Par Yann Saint-Sernin
A Bordeaux, ils se souviennent de l'Africain qui marchait
Amadou Bocoum, mort dans des circonstances mystérieuses
sur la rocade, était une figure du campus bordelais.
Amadou Bocoum. photo dr
Il aimait marcher. Il marchait sans arrêt. Il est mort le 6 août dernier sur la rocade près de Bruges, tandis qu'il marchait sur la bande d'arrêt d'urgence, percuté par un automobiliste qui a pris la fuite. Que faisait Amadou Bocoum à pied sur la rocade cette nuit-là ? C'est ce que l'information judiciaire ouverte par le parquet de Bordeaux (lire ci-dessous) devra déterminer.
Né à Tombouctou au Mali, et arrivé à Bordeaux dans les années 1970, Amadou Bocoum, 59 ans, n'avait jamais passé sa thèse de droit. Il n'a pourtant jamais cessé de fréquenter le campus, et les bibliothèques. L'homme, surnommé « le maestro » tant par les étudiants africains de Bordeaux que par une partie des enseignants s'était imposé comme une figure intellectuelle bordelaise. Une figure anonyme.
« C'était incroyable, il connaissait tout sur tout.

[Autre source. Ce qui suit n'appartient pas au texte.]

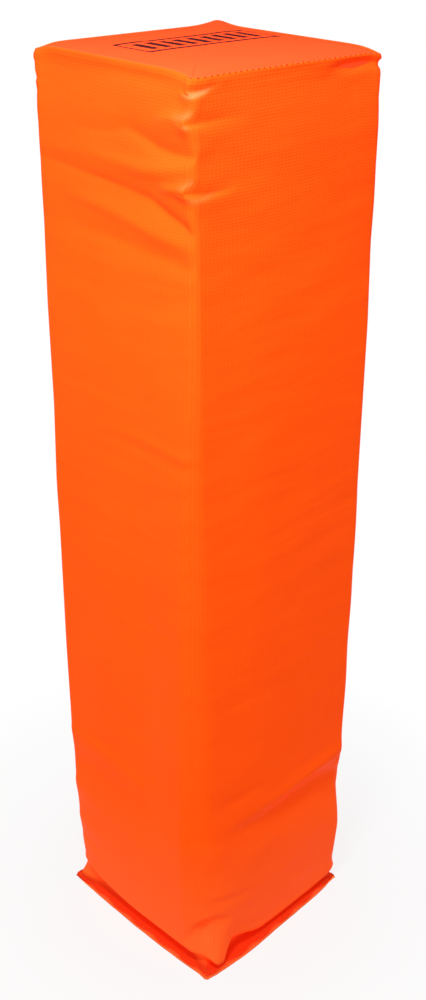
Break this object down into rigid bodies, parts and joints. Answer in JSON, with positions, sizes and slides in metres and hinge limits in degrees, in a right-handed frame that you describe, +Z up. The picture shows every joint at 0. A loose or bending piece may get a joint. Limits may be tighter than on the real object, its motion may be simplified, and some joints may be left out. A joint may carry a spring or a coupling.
{
  "type": "football field pylon",
  "caption": "Soft weighted corner pylon: a square upright foam block in a sewn orange cover, heavy at the base, that stands without an anchor.",
  "frame": {"origin": "middle of the base, on the floor", "axes": "+Z up along the pylon, -Y is the front, and the upright edge that faces the viewer in the picture is at -X -Y"},
  "size_m": [0.1101, 0.111, 0.4571],
  "materials": {
    "coated_cloth": "orange PVC-coated polyester, satin, with a faint scrim grid",
    "foam": "open-cell foam, matt",
    "bag_cloth": "undyed cotton, matt",
    "sand": "dry sand, matt",
    "bag_thread": "plain cotton thread",
    "cover_thread": "orange polyester thread"
  },
  "bodies": {
    "root": {"wall_wrap": "coated_cloth", "top_panel": "coated_cloth", "bottom_panel": "coated_cloth", "foam_core": "foam", "ballast_bag_lower": "bag_cloth", "ballast_bag_upper": "bag_cloth", "ballast_sand": "sand", "ballast_seam_thread": "bag_thread", "base_seam_thread": "cover_thread", "top_seam_thread": "cover_thread", "side_seam_thread": "cover_thread"}
  },
  "joints": []
}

Un véritable puits de science, spécialisé notamment dans l'histoire de la décolonisation africaine. Il m'arrivait fréquemment de lui faire relire mes notes avant une conférence », dit de lui son ami Badou Fall, professeur à l'Université de Bordeaux 4.
Sur le campus de Pessac, le Maestro s'était imposé comme le grand frère des étudiants africains. Celui qui assistait aux soutenances de thèse, donnait des conseils sur des points ardus de droit. « C'était un intellectuel africain dans toute sa splendeur », renchérit Cédric Milhat, directeur juridique d'Abbeville (Somme) et ancien condisciple d'Amadou.
Témoignages de soutien :
Amadou Bocoum n'a jamais rien publié. Il préférait marcher. « Un jour, ma femme lui a demandé pourquoi il n'écrivait pas un livre. Il a répondu : ''je garde ça pour moi'' », se souvient encore Cédric Mihlat.
Amadou Bocoum a vécu chichement. Sans poste prestigieux. Sans téléphone portable. Ses amis se souviennent que lorsqu'il se présentait chez eux en leur absence, il laissait un ticket de tram dans la boîte aux lettres pour signaler son passage. « Je voulais le faire embaucher dans une université africaine. Le ministre le voulait. Lui, il a refusé », ajoute Badou Fall.
« C'était un homme du désert, un homme libre » complète son ami l'avocat bordelais Me Jean-Claude Semiramoth.
Depuis quelques années, il parlait de retourner au Mali. Sans pouvoir s'y résoudre. « Il se sentait bordelais. Sincèrement bordelais », ajoute Badou Fall.
L'universitaire ne compte plus les témoignages de soutien issus d'anciens étudiants, disséminés partout en Europe. Ils se sont cotisés pour rapatrier sa dépouille au Mali.
Le 6 août dernier, il avait passé l'après-midi dans une association dans le quartier Saint-Michel. Il avait aussi joué au PMU. Dans son entourage, on croit que cette nuit-là, s'il s'est retrouvé sur la rocade, « c'est que quelqu'un l'y a déposé ».
La dernière personne à l'avoir aperçu était dans un tram. Il était 23 heures. Près de la place de la Bourse. Le Maestro marchait.